WHAT TO PRODUCE: Copy out all of the data exactly as it appears.

INFORMATION PROVIDED:
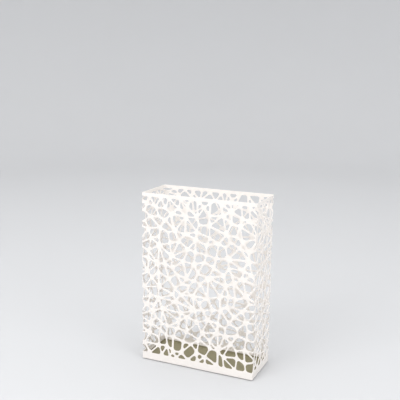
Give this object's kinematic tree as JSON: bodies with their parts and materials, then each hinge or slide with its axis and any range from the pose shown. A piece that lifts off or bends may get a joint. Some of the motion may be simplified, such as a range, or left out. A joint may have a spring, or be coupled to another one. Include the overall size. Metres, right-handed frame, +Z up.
{
  "type": "umbrella stand",
  "caption": "Slim rectangular umbrella stand: an open-topped box of cut-out sheet steel with a lift-out drip tray and rubber feet.",
  "frame": {"origin": "on the floor, midway between the four feet", "axes": "+Z up, +X along the wide front to the right, -Y out of the front"},
  "size_m": [0.29, 0.12, 0.4223],
  "materials": {
    "white_steel": "warm white powder coat, fine and slightly matt",
    "tray_plastic": "olive-grey moulded plastic, matt",
    "foot_rubber": "dark matt rubber"
  },
  "bodies": {
    "stand": {"front_panel": "white_steel", "right_panel": "white_steel", "back_panel": "white_steel", "left_panel": "white_steel", "base_pan": "white_steel", "foot_front_left": "foot_rubber", "foot_front_right": "foot_rubber", "foot_back_left": "foot_rubber", "foot_back_right": "foot_rubber"},
    "tray": {"drip_tray": "tray_plastic"}
  },
  "joints": [
    {"name": "tray_lift", "type": "slide", "parent": "stand", "child": "tray", "axis": [0, 0, 1], "range_m": [0, 0.44]}
  ]
}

FINISHED EXERCISE:
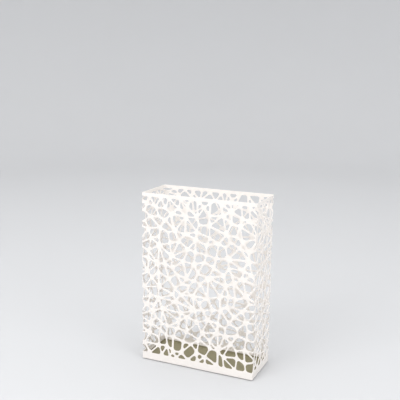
Give this object's kinematic tree as JSON: bodies with their parts and materials, then each hinge or slide with its axis and any range from the pose shown. A piece that lifts off or bends may get a joint. Some of the motion may be simplified, such as a range, or left out. A joint may have a spring, or be coupled to another one. Include the overall size. Metres, right-handed frame, +Z up.
{
  "type": "umbrella stand",
  "caption": "Slim rectangular umbrella stand: an open-topped box of cut-out sheet steel with a lift-out drip tray and rubber feet.",
  "frame": {"origin": "on the floor, midway between the four feet", "axes": "+Z up, +X along the wide front to the right, -Y out of the front"},
  "size_m": [0.29, 0.12, 0.4223],
  "materials": {
    "white_steel": "warm white powder coat, fine and slightly matt",
    "tray_plastic": "olive-grey moulded plastic, matt",
    "foot_rubber": "dark matt rubber"
  },
  "bodies": {
    "stand": {"front_panel": "white_steel", "right_panel": "white_steel", "back_panel": "white_steel", "left_panel": "white_steel", "base_pan": "white_steel", "foot_front_left": "foot_rubber", "foot_front_right": "foot_rubber", "foot_back_left": "foot_rubber", "foot_back_right": "foot_rubber"},
    "tray": {"drip_tray": "tray_plastic"}
  },
  "joints": [
    {"name": "tray_lift", "type": "slide", "parent": "stand", "child": "tray", "axis": [0, 0, 1], "range_m": [0, 0.44]}
  ]
}